Maps are versatile and vastly different from one another....some of my favorites are Boneyard - an ENORMOUS gutted ship/warehouse area, and the largest map every created in Halo. Spire - a map that centers around an enormous structure with dozens of entry points and several smaller satellite structures around the base. Paradiso - A map that the Bungie staff created in it's own forge mode tool. It's an island with three structures around a mountain with a cave system at the base. Warthogs buzz around the base while Banshees fly overhead, snipers rape people from random holes and tanks battle across the center.
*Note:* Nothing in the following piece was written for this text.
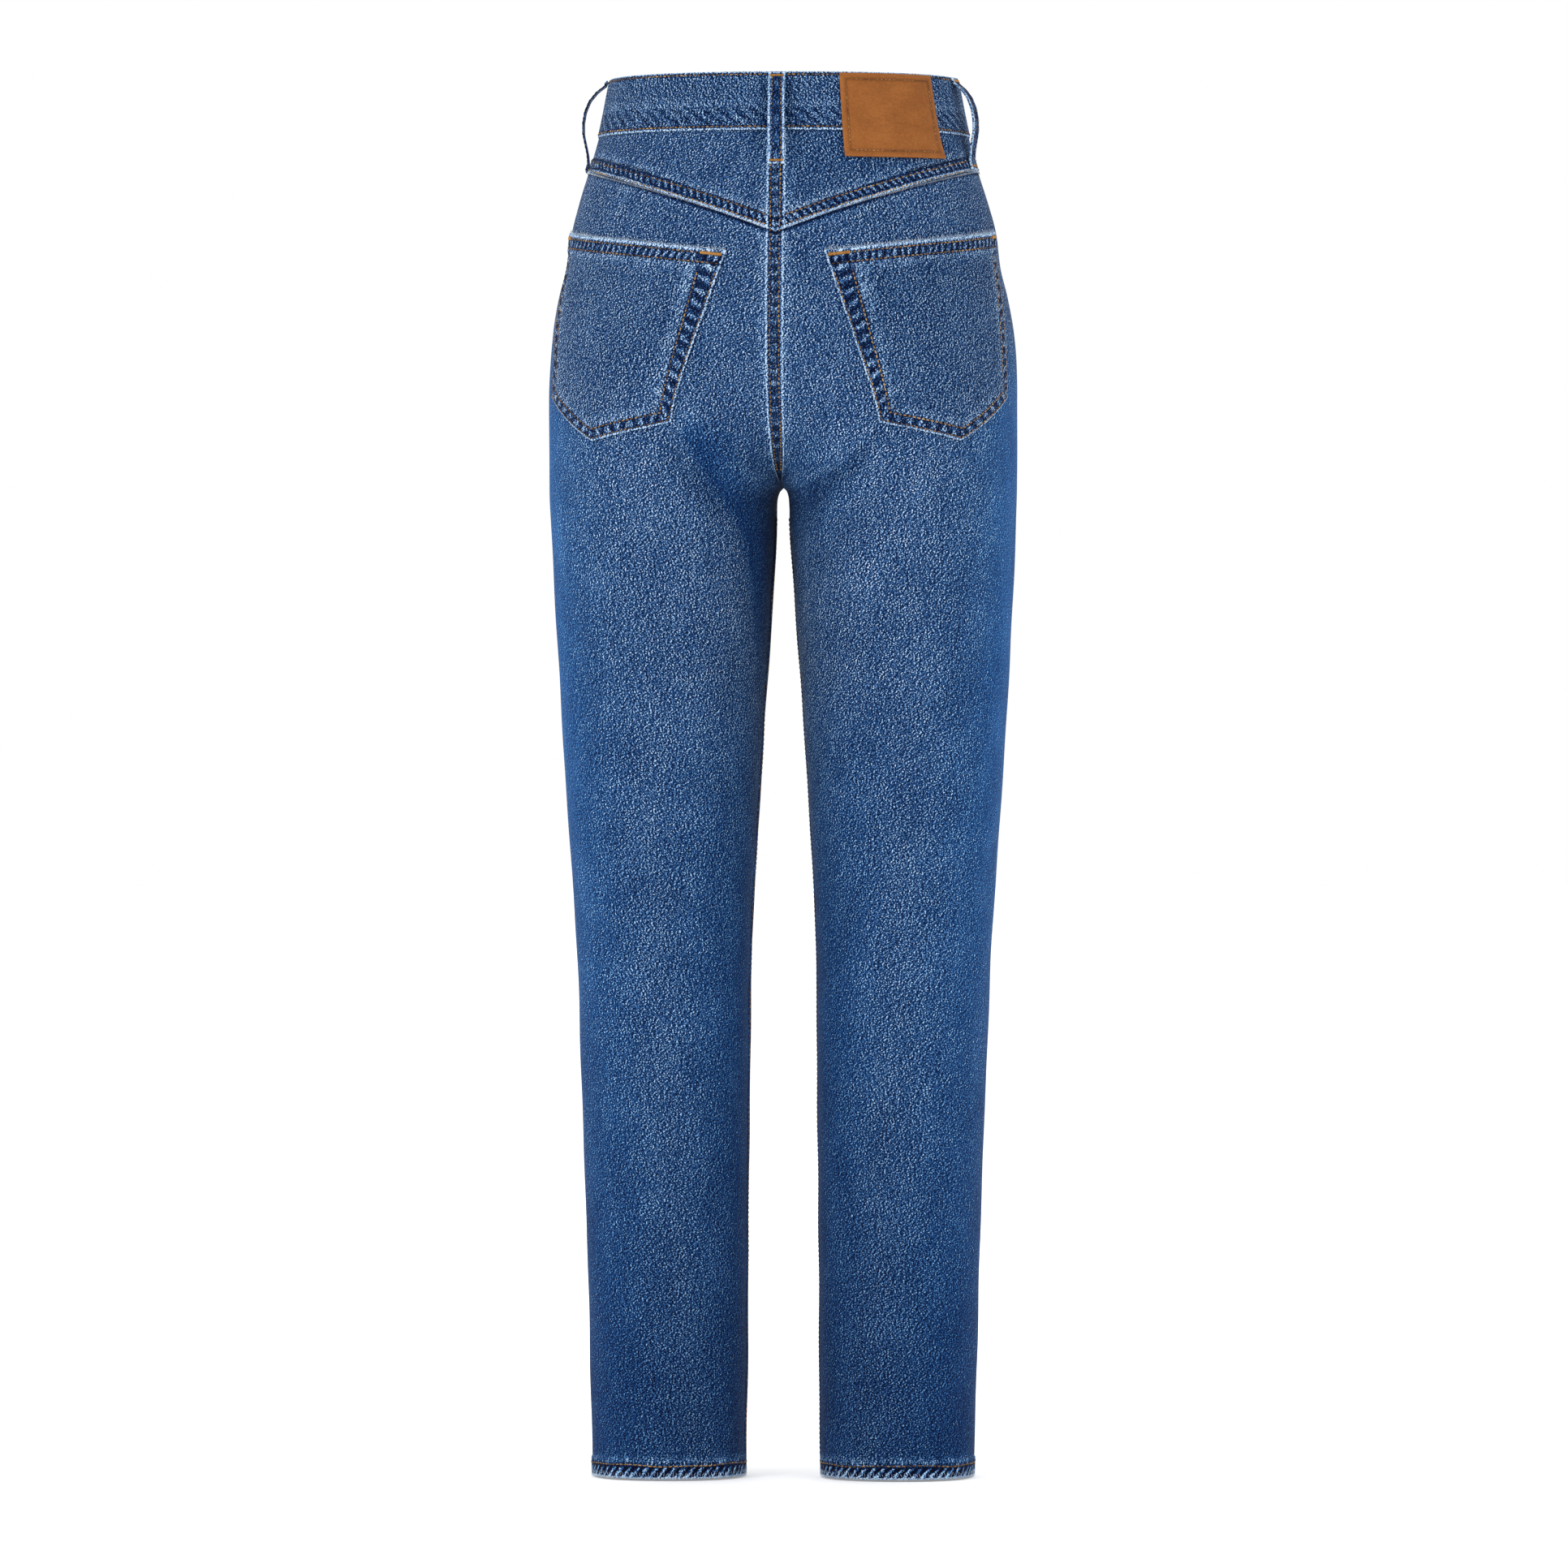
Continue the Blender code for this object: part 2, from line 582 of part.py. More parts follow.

Everything is mitigated. There is no ultimate strategy that works 100% of the time. Vehicles can be boarded and destroyed, or stolen from the enemy if they aren't protected or careful. Larger weapon spawns take time, so there's little guarantee that any one player will whore a single weapon for the whole game as teams are constantly pushed and pulled across the map. Assholes who betray teammates can be booted, and quitters are punished by being banned for fifteen minutes after a certain number of abandoned games.
There's an easy to use theater mode, something Call Of Duty didn't pick up until it's seventh entry (and even then it sucks balls) and Gears still doesn't have, where players can capture their exploits from a variety of angles/POVs and share them with other players.
They even recently brought back classic Halo - no sprint, no jetpacks, no invisibility - for the old-school diehards in it's own playlist with some classic maps.
Kills are made more satisfying by a system of medals that denote certain actions from different killstreaks to wiping out an entire team in a few seconds. Character customization is aesthetic only, but it leads to hundreds of different combinations...even more through color and emblem customization.
The game is literally jam-packed with content.
I would argue that while Perfect Dark WAS influential to shooters and is still an awesome game, Halo has done more for multiplayer shooters than Perfect Dark by far and continues to set an incredibly high bar.
TL;DR Halo is absolute stunning, I can't think of anything I'd rather play.